L’athlète américain était parti de la barrière de Ronne, l’un des points du continent Antarctique les plus proches du Chili, le 3 novembre, puis a atteint le pôle Sud le 12 décembre. Enfin, après une dernière étape de 32 heures, il est arrivé au glacier Leverett, en face de la Nouvelle-Zélande, et a terminé son voyage de près de 1 500 km. Pour la première fois, la traversée a été réalisée à ski, sans ravitaillement – en concurrence avec un autre aventurier, le Britannique Louis Rudd, qui devrait à son tour boucler l’exploit vendredi ou samedi.

Colin O’Brady s’inscrit dans une lignée d’aventuriers de trois siècles qui ont mené des expéditions pour découvrir et braver ce continent extrême.

Un continent sous la banquise

Pour les Européens, l’existence même de l’Antarctique fut incertaine jusqu’au XVIIIe siècle. Avant ce moment, certaines cartes présentaient un continent inconnu, une terre australe légendaire.

Pendant l’exploration du continent américain par les Européens à partir du XVIe siècle, des îles de plus en plus au sud sont découvertes, telles que les îles Malouines et, plus tard, les îles Sandwich du Sud. Tous les marins n’ambitionnent pas de rechercher ce continent légendaire : certains cherchent des territoires propices à la chasse au phoque.

On considère que c’est James Cook, un explorateur britannique du milieu du XVIIIe siècle, qui franchit en premier le cercle polaire antarctique. Ne voyant que de la banquise, il ne peut conclure quant à l’existence du continent austral. Mais l’Antarctique est bien un continent : il y a un sol sous la glace, à la différence de l’Arctique qui, autour du pôle Nord, n’est constitué que de l’océan du même nom.

L’Antarctique est ensuite découvert indépendamment et progressivement par plusieurs explorateurs à partir du début du XIXe siècle, sans qu’on sache vraiment qui a posé le pied en premier sur le continent.

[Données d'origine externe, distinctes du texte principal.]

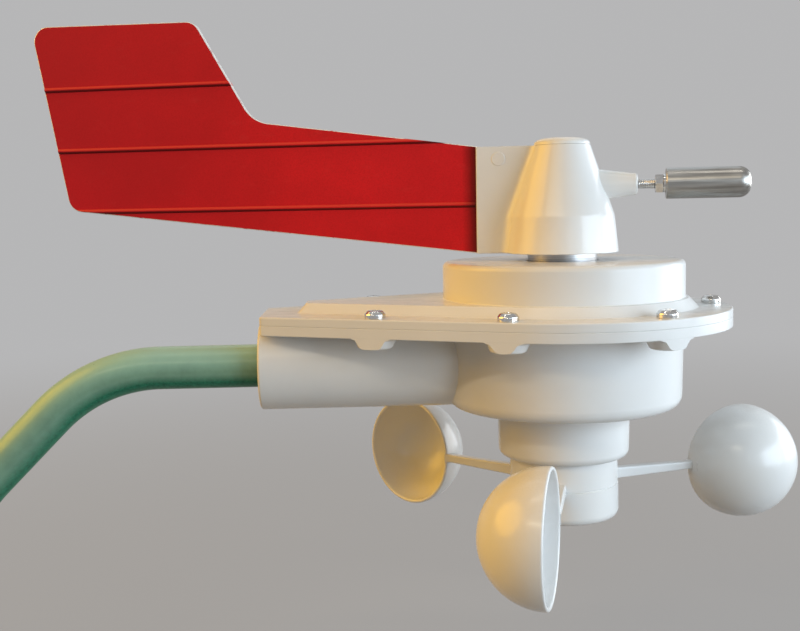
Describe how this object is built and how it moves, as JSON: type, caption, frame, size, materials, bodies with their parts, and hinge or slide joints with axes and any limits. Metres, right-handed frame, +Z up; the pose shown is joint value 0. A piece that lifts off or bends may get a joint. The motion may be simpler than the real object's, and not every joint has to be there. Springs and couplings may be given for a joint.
{
  "type": "home weather station wind sensor",
  "caption": "Wind sensor head for a home weather station: finned wind vane above and cup rotor below a sealed housing on a bent tube arm.",
  "frame": {"origin": "centre of the tube's open lower end, where the mast clamp holds it", "axes": "+Z is up, along the tube's upright end and parallel to the one axis that vane and rotor share; +X runs along the arm to the head; +Y completes a right-handed frame"},
  "size_m": [0.3636, 0.1873, 0.2801],
  "materials": {
    "anodised_green": "satin green anodised tube",
    "white_housing": "glossy moulded plastic",
    "white_moving_parts": "glossy moulded plastic",
    "red_fin": "satin red coat on sheet metal",
    "grey_metal": "turned and anodised",
    "brushed_steel": "fine lengthwise brushing",
    "polished_steel": "polished stainless",
    "bearing_steel": "ground and polished",
    "spring_steel": "blackened spring steel",
    "magnet_plating": "nickel plated",
    "ferrite": "bare dull ferrite",
    "brass": "knurled brass",
    "black_rubber": "matte cord",
    "blue_rubber": "matte ring",
    "black_plastic": "matte moulded",
    "board_green": "coated glass-fibre board",
    "chip_black": "moulded package",
    "terminal_green": "moulded block"
  },
  "bodies": {
    "housing": {"arm_tube": "anodised_green", "top_cover": "white_housing", "bottom_housing": "white_housing", "housing_seal": "black_rubber", "cover_screws": "polished_steel", "threaded_inserts": "brass", "tube_seal": "blue_rubber", "tube_set_screws": "polished_steel", "vane_bearing_sleeve": "grey_metal", "rotor_bearing_sleeve": "grey_metal", "vane_bearing_outer_rings": "bearing_steel", "vane_bearing_balls": "bearing_steel", "rotor_bearing_outer_rings": "bearing_steel", "rotor_bearing_balls": "bearing_steel", "circuit_board": "board_green", "board_screws": "polished_steel", "vane_angle_sensor": "chip_black", "rotor_speed_sensor": "chip_black", "terminal_block": "terminal_green"},
    "vane": {"vane_bearing_inner_rings": "bearing_steel", "vane_axle": "brushed_steel", "vane_axle_spacer": "brushed_steel", "vane_axle_clip": "spring_steel", "vane_magnet_holder": "black_plastic", "vane_magnet": "magnet_plating", "vane_hub": "white_moving_parts", "vane_cap": "white_moving_parts", "vane_hub_washer": "polished_steel", "vane_hub_nut": "polished_steel", "vane_fin": "red_fin", "fin_pin": "white_moving_parts", "balance_rod": "polished_steel"},
    "counterweight": {"balance_nut": "polished_steel", "balance_washer": "polished_steel", "balance_weight": "brushed_steel"},
    "rotor": {"rotor_bearing_inner_rings": "bearing_steel", "rotor_axle": "brushed_steel", "rotor_axle_spacer": "brushed_steel", "rotor_axle_clip": "spring_steel", "rotor_magnet": "ferrite", "rotor_hub": "white_moving_parts", "rotor_hub_screw": "polished_steel", "cup_1": "white_moving_parts", "cup_2": "white_moving_parts", "cup_3": "white_moving_parts"}
  },
  "joints": [
    {"name": "vane_turn", "type": "hinge", "parent": "housing", "child": "vane", "pos_m": [0.25046, 0, 0.17], "axis": [0, 0, 1], "continuous": true},
    {"name": "rotor_turn", "type": "hinge", "parent": "housing", "child": "rotor", "pos_m": [0.25046, 0, 0.11], "axis": [0, 0, 1], "continuous": true},
    {"name": "counterweight_adjust", "type": "slide", "parent": "vane", "child": "counterweight", "axis": [0.9781, -0.2079, 0], "range_m": [-0.005, 0.006]}
  ]
}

Un brise-glace trace un chenal afin de relier les bases antarctiques américaine McMurdo et néo-zélandaise Scott, le 1er janvier 2000. / Tom Szlukovenyi / REUTERS

Découvertes scientifiques

A partir de la fin du XIXe siècle, de nombreuses expéditions sont entreprises pour explorer l’Antarctique. Il s’agit de grandes expéditions, parfois de plusieurs centaines d’hommes dont tous ne reviennent pas.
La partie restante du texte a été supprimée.